When to come, and how to elevate it further
Season shapes a luxury trip as much as a budget one. Spring and autumn are the most refined windows — orange blossom and mild mornings in April and May, golden light and gentler heat in October — and they show the city, its rooftops and its gardens at their best. High summer is still rewarding when you have a pool, a spa and a cool suite to retreat to, and a luxury setup is arguably the best way to enjoy Seville's heat, but you'll want the air conditioning and the afternoon discipline. Two festivals can either crown or complicate a visit: Semana Santa before Easter and Feria de Abril a couple of weeks later. Both are spectacular and both send demand and prices soaring, so if your trip overlaps either, book the suite, the guides and the tables far earlier than usual and let the concierge plan around the events.

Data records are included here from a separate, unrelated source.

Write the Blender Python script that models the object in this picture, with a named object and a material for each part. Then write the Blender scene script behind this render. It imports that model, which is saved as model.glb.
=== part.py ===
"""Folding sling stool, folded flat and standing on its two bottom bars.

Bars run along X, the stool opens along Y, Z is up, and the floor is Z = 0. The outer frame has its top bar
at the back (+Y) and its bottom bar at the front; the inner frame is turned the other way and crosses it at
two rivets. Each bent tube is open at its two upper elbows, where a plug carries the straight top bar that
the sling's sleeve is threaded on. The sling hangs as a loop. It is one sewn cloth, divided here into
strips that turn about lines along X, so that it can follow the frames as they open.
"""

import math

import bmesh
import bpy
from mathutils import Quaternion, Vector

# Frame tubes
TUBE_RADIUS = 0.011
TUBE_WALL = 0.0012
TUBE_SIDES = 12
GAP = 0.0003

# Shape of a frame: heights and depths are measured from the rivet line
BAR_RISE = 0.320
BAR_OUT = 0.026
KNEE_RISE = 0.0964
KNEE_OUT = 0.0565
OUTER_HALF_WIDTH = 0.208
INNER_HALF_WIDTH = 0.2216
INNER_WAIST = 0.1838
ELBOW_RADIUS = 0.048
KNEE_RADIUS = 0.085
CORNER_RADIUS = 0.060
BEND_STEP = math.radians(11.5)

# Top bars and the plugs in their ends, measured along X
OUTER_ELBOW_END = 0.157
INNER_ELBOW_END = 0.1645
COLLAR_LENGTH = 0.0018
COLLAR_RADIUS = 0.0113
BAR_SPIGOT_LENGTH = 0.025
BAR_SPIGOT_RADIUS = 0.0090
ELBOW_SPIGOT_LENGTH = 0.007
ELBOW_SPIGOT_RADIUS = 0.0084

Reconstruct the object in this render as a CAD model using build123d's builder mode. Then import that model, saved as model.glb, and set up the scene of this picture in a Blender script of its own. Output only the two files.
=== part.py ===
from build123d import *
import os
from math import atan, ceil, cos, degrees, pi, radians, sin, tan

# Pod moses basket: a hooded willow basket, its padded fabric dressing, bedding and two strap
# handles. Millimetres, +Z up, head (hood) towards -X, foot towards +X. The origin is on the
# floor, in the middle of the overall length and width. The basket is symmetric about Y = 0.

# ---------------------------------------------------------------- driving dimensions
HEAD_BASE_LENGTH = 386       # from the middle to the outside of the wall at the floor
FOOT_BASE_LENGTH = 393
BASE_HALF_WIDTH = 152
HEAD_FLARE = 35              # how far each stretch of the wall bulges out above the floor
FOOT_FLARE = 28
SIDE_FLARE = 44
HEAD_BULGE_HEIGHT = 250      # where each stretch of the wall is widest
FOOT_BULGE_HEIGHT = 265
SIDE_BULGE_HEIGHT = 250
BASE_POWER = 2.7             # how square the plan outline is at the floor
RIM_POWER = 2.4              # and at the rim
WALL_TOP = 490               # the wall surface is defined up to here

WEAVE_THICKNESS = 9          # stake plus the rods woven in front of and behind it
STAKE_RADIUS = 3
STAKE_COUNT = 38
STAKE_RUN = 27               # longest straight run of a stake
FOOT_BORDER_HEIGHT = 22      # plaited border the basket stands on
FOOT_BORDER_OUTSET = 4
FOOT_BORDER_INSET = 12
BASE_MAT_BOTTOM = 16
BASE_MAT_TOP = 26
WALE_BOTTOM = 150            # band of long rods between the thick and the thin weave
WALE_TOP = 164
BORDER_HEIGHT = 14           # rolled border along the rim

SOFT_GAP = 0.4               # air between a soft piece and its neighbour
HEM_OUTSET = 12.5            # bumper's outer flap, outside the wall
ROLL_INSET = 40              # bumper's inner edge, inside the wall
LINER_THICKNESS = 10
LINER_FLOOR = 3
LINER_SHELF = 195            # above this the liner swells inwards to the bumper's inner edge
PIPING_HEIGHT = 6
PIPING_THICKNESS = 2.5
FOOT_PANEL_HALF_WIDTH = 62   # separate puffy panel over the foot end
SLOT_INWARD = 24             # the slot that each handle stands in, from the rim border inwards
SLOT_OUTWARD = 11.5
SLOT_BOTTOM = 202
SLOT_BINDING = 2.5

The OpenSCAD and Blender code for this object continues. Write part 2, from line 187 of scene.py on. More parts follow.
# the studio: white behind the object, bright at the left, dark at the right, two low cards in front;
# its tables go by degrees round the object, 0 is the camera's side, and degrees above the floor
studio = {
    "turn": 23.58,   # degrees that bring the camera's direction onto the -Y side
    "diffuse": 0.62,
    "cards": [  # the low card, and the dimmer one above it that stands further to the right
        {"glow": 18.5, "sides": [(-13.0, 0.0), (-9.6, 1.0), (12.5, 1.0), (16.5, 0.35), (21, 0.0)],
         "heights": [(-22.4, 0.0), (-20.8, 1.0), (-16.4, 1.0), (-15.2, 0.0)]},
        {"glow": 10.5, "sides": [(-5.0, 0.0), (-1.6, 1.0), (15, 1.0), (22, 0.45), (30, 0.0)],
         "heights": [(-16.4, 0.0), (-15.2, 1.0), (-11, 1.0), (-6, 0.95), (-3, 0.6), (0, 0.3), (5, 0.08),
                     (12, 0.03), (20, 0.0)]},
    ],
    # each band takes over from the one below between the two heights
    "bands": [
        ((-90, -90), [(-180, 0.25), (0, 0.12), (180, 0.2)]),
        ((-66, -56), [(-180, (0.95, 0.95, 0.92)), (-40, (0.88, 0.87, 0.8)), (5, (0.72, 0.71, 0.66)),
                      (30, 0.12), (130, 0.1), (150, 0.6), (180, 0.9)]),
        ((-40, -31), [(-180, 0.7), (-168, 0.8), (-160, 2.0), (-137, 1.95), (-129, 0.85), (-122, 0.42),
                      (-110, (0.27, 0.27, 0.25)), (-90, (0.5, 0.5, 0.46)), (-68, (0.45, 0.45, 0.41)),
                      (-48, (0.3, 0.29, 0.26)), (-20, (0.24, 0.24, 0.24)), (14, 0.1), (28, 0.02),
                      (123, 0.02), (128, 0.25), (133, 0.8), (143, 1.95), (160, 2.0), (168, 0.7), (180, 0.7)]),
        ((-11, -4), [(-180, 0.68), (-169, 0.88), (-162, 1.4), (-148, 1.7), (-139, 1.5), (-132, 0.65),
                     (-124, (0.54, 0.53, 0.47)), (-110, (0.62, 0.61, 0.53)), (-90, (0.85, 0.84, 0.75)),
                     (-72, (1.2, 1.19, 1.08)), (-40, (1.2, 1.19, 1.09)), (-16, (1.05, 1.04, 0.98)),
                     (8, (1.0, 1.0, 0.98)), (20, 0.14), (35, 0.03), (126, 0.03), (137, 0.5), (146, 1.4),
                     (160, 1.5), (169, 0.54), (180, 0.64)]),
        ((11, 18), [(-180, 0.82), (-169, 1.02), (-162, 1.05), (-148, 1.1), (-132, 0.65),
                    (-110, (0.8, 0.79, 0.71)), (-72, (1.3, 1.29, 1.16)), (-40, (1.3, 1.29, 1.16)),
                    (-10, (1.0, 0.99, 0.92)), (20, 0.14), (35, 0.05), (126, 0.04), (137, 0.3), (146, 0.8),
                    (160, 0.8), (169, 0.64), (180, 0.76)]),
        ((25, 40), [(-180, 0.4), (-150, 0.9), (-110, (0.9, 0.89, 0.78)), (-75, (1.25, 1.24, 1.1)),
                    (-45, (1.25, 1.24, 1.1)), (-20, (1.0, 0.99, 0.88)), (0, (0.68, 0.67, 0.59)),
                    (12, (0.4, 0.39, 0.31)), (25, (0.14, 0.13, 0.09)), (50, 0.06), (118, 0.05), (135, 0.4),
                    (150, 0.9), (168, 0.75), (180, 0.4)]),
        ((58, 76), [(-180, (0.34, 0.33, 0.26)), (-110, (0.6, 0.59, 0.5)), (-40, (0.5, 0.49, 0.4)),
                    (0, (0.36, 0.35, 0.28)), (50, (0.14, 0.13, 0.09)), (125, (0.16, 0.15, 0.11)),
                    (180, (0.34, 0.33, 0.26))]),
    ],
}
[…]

To elevate the weekend further, the moves are predictable and effective: a private car and driver for a day trip to Córdoba's Mezquita or a sherry bodega in Jerez; a third night to slow the pace further; a private chef or a wine dinner; a helicopter or a hot-air balloon over the Andalusian countryside, arranged ahead. But resist the temptation to simply add more. The deepest luxury in Seville is restraint — fewer, finer experiences, more time between them, and the confidence to spend an afternoon doing nothing beautifully. Book the access, choose the hotel well, lean on the concierge, and let the rest be unhurried.